Our Solicitor General, with responsibility for ICBC and the Motor Vehicle Branch has had his drivers license suspended for excessive speeding. Apparently, the Minister is in a big rush to get to places. I am not going to go on about how inappropriate his driving habits are or that he could have killed someone, even though all of that is true. I could also talk about the lack of morality in the BC Liberal Party (although the same could be said for the NDP). How can we expect more from a political party whose leader has been charged with impaired driving. In fact, Gordon Campbell showed his true colours when he commented that no one could run for political office in this province if they have never had a speeding ticket. Well, Gordon, I have news for you I have never had a speeding ticket in over 20 years of driving. Sadly though I am not available to run for election in your right-wing party.

Instead what I would like to address is the importance of an independent civil service. John van Dongen had responsibility for the Motor Vehicle Branch. In essence, when the Superintendent of Motor Vehicles suspended his license he took away his political boss’s license to drive. This illustrates the importance of having an impartial civil service who work at arm’s length from their political masters.

For those of you who have never been a bureaucrat you likely find decisions made at ICBC, CRA, welfare, MCFD etc to be beyond comprehension. Many times they do not seem to be logical or make common sense. What many people do not understand are the machinations that go on behind the scenes. Politicians make laws. These laws are then translated into policy for civil servants to administer. I would use the example of welfare benefits as I worked there for several years. All of our authority to issue money to clients came from legislation and policy which set out strict eligibility criteria. If someone did not meet these criteria they were not eligible for assistance and I could not issue funds because there was no legal authority to do so. It works the same way in other branches of government.

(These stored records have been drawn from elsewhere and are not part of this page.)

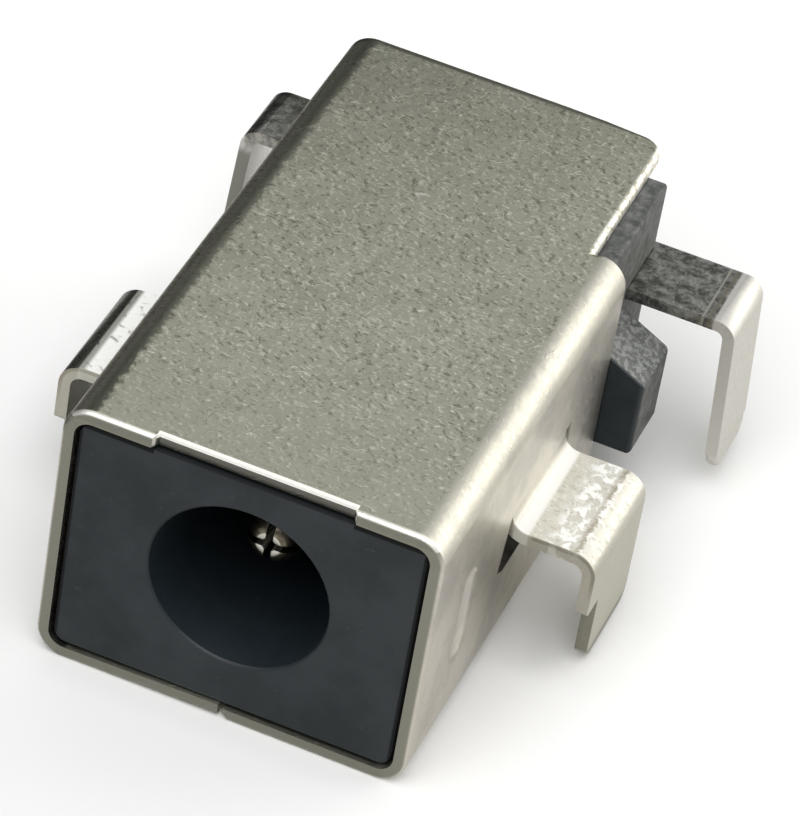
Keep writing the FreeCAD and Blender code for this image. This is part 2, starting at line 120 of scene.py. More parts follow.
bpy.ops.mesh.primitive_plane_add(size=FLOOR_SIZE, location=(0, 0, floor_level))
floor = bpy.context.object
floor.name = "floor"
floor_paint, nodes, links = plain_material("pale_floor")
floor_shader = nodes["Principled BSDF"]
floor_shader.inputs["Roughness"].default_value = FLOOR_ROUGHNESS
floor_shader.inputs["Specular IOR Level"].default_value = FLOOR_SHINE
ray_kind = nodes.new("ShaderNodeLightPath")
floor_tone = nodes.new("ShaderNodeMix")
floor_tone.data_type = "RGBA"
floor_tone.inputs["A"].default_value = FLOOR_SEEN
floor_tone.inputs["B"].default_value = FLOOR_MIRRORED
links.new(ray_kind.outputs["Is Glossy Ray"], floor_tone.inputs["Factor"])
links.new(floor_tone.outputs["Result"], floor_shader.inputs["Base Color"])
floor.data.materials.append(floor_paint)
print("floor at", round(floor_level / MM, 2), "mm")

# %% [markdown]
# ## Lamps
# Plated metal shows its surroundings more than its own colour, so the light is arranged
# for what each face mirrors. The top plate mirrors the room behind it, which is dim. The
# right fold mirrors a low strip light behind on the right and turns nearly white. The
# side wall and the front edges mirror the floor. The three lamps are large for so small
# a thing, which keeps every shadow soft, and a dim even sky fills the shadows.

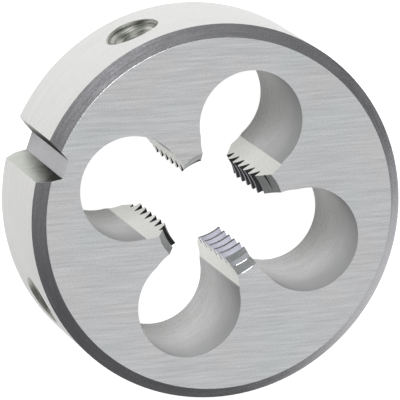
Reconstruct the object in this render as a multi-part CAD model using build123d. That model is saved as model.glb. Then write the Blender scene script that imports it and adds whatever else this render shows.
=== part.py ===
from build123d import *
import os
from math import radians, tan

# Round threading die for a right-hand M12 x 1.75 screw, closed and pre-slotted, in millimetres.
# It is one piece of hardened steel. It lies on its rear face with the lead-in face up,
# the thread axis is +Z, and the adjusting notch faces -Y.

# blank
outer_diameter = 38.0
thickness = 14.0
rim_bevel = 1.2

# thread
major_diameter = 12.0
minor_diameter = 10.106
pitch = 1.75
flank_angle = 30.0        # of each flank, from a plane square to the axis
root_flat = pitch / 8
thread_start = 0.283      # height of a groove's root on the +X side

# lead-in cones, one on each face
lead_in_diameter = 13.0   # where the cone meets the face
lead_in_angle = 30.0      # from the axis
lead_in_relief = 0.5      # sideways shift of the cone behind each cutting edge

# chip holes, each drilled and then bored nearer to the axis, which leaves a land between two holes
land_count = 4
chip_hole_diameter = 10.6
chip_hole_offset = 9.6
land_bore_diameter = 9.44
land_bore_offset = 8.17

# adjusting notch in the rim
notch_floor_width = 1.9
notch_web = 1.85          # metal left between the notch's floor and the chip hole
notch_angle = 60.0        # between its two walls

# conical screw recesses in the rim
recess_diameter = 6.0
recess_angle = 90.0
recess_spacing = 45.0     # from the notch's line
recess_shift = 1.4        # of each recess axis off the centre, away from the notch

# how far a cutter runs past the surface it cuts
overrun = 1.0

outer_radius = outer_diameter / 2
major_radius = major_diameter / 2
minor_radius = minor_diameter / 2
land_step = 360 / land_count


def blank():
    """Turned disc with both rims bevelled; its seam faces -Y, where the notch takes it away."""
    disc = Cylinder(outer_radius, thickness, align=(Align.CENTER, Align.CENTER, Align.MIN))
    rims = disc.edges().filter_by(GeomType.CIRCLE)
    return Rot(0, 0, -90) * chamfer(rims, rim_bevel)


def through_hole(diameter, offset, angle):
    """Axis-parallel hole at a distance from the thread axis."""
    cutter = Cylinder(diameter / 2, thickness + 2 * overrun)
    return Rot(0, 0, angle) * Pos(offset, 0, thickness / 2) * cutter


def chip_holes():
    cutters = []
    for index in range(land_count):
        angle = -90 + index * land_step
        cutters.append(through_hole(chip_hole_diameter, chip_hole_offset, angle))
        cutters.append(through_hole(land_bore_diameter, land_bore_offset, angle))
    return cutters


def land_sector():
    """Wedge of space round the land that lies on +X, as far as the middle of the next holes."""
    reach = outer_radius
    half = land_step / 2
    corner = (reach, reach * tan(radians(half)))
    outline = Polyline((0, 0), (corner[0], -corner[1]), corner, close=True)
    return extrude(make_face(outline), amount=thickness + 2 * overrun)


def lead_in(angle):
    """Cone that opens towards the upper face at one land, shifted so that the land is relieved."""
    face_radius = lead_in_diameter / 2
    rise = tan(radians(lead_in_angle))
    depth = face_radius / rise
    cone = Cone(0, face_radius + overrun * rise, depth + overrun, align=(Align.CENTER, Align.CENTER, Align.MIN))
    cone = Pos(0, -lead_in_relief, thickness - depth) * cone
    return Rot(0, 0, angle) * (cone & land_sector())


def lead_ins():
    cutters = []
    turn_over = Pos(0, 0, thickness) * Rot(180, 0, 0)
    for index in range(land_count):
        front = lead_in(-90 + (index + 0.5) * land_step)
        cutters.append(front)
        cutters.append(turn_over * front)
    return cutters


def groove(start_angle, sweep_angle):
    """Stretch of the thread groove, with its ends in the open holes beside a land."""
    depth = major_radius - minor_radius + overrun
    half_root = root_flat / 2
    half_mouth = half_root + depth * tan(radians(flank_angle))
    profile = Polyline(
        (major_radius, -half_root),
        (major_radius, half_root),
        (major_radius - depth, half_mouth),
        (major_radius - depth, -half_mouth),
        close=True,
    )
    section = Plane.XZ * make_face(profile)
    path = Helix(pitch, pitch * sweep_angle / 360, major_radius)
    stretch = sweep(section, path, is_frenet=True)
    return Rot(0, 0, start_angle) * stretch


def thread_grooves():
    cutters = []
    turns = int(thickness / pitch) + 2
    for index in range(land_count):
        start_angle = index * land_step
        stretch = groove(start_angle, land_step)
        for turn in range(-1, turns):
            height = thread_start + pitch * (start_angle / 360 + turn)
            cutters.append(Pos(0, 0, height) * stretch)
    return cutters


def notch():
    """Adjusting notch across the rim, with a flat floor and walls that flare outward."""
    floor_radius = chip_hole_offset + chip_hole_diameter / 2 + notch_web
    mouth_radius = outer_radius + overrun
    half_floor = notch_floor_width / 2
    half_mouth = half_floor + (mouth_radius - floor_radius) * tan(radians(notch_angle / 2))
    outline = Polyline(
        (-half_floor, -floor_radius),
        (half_floor, -floor_radius),
        (half_mouth, -mouth_radius),
        (-half_mouth, -mouth_radius),
        close=True,
    )
    return Pos(0, 0, -overrun) * extrude(make_face(outline), amount=thickness + 2 * overrun)


def screw_recess(angle, shift):
    """Conical recess at mid height, for the point of a screw in the die stock."""
    rise = tan(radians(recess_angle / 2))
    depth = recess_diameter / 2 / rise
    mouth = recess_diameter / 2 + overrun * rise
    cone = Cone(0, mouth, depth + overrun, align=(Align.CENTER, Align.CENTER, Align.MIN))
    lying = Rot(0, 90, 0) * cone
    return Rot(0, 0, angle) * Pos(outer_radius - depth, shift, thickness / 2) * lying


def screw_recesses():
    cutters = []
    for side in (-1, 1):
        near = -90 + side * recess_spacing
        far = -90 + side * (180 - recess_spacing)
        cutters.append(screw_recess(near, side * recess_shift))
        cutters.append(screw_recess(far, -side * recess_shift))
    return cutters


def threading_die():
    die = blank()
    die -= Pos(0, 0, thickness / 2) * Cylinder(minor_radius, thickness + 2 * overrun)
    die -= chip_holes()
    die -= lead_ins()
    die -= [notch()] + screw_recesses()
    die -= thread_grooves()
    return die


os.makedirs("parts", exist_ok=True)
export_step(threading_die(), "parts/threading_die.step")
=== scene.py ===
import math

import bmesh
import bpy
from mathutils import Matrix, Vector


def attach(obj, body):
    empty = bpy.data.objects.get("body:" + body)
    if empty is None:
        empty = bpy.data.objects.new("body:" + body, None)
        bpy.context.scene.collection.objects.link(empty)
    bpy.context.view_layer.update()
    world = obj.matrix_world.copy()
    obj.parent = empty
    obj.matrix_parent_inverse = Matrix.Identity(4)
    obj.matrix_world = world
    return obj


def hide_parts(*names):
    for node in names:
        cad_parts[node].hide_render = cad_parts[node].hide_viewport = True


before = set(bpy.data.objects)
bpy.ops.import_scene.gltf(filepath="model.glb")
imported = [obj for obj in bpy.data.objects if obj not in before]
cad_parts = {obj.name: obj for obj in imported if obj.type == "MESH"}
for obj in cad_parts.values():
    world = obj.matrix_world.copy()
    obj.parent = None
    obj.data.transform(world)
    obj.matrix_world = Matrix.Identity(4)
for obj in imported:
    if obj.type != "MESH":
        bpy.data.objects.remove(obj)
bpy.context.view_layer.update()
mm = 0.001  # the scene is in metres, and lengths in the dictionaries are in millimetres
colourA, colourB, colourResult = 6, 7, 2  # a Mix node's colour sockets, which share their names with its others
print("frame loaded")


def fromHex(code):  # sRGB hex to linear RGBA
    values = [int(code[i:i + 2], 16) / 255 for i in (1, 3, 5)]
    return [v / 12.92 if v <= 0.04045 else ((v + 0.055) / 1.055) ** 2.4 for v in values] + [1.0]


def addNode(tree, kind, sockets=None, **settings):  # one node, its settings, and its sockets' values or links
    node = tree.nodes.new(kind)
    for name, value in settings.items():
        setattr(node, name, value)
    for name, value in (sockets or {}).items():
        if isinstance(value, bpy.types.NodeSocket):
            tree.links.new(value, node.inputs[name])
        else:
            node.inputs[name].default_value = value
    return node


def newMaterial(name):  # an empty material and its node tree
    material = bpy.data.materials.new(name)
    material.use_nodes = True
    material.node_tree.nodes.clear()
    return material, material.node_tree


def direction(azimuth, elevation):  # unit vector towards a place on the sky, in degrees
    a, e = math.radians(azimuth), math.radians(elevation)
    return Vector((math.cos(a) * math.cos(e), math.sin(a) * math.cos(e), math.sin(e)))


# camera
cameraSettings = {
    "azimuth": -109.848,
    "elevation": 68.927,
    "roll": 127.248,
    "distance": 536.62,
    "target": (0.093, 0.014, 7.017),
    "lens": 482.56,
    "sensor": 36.0,
}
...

Now, back to John van Dongen. Even though he is the Cabinet Minister responsible for this area of government he was not above the law. Basically there is a piece of legislation that spells out a consequence for too many excessive speeding tickets in a certain amount of time. The civil service worked well in this case. The officers who pulled him over gave him tickets and the Superintendent of Motor Vehicles applied the correct consequences to the situation. Even though our political leaders in this province are of questionable moral fibre, at least the civil service seems to be working.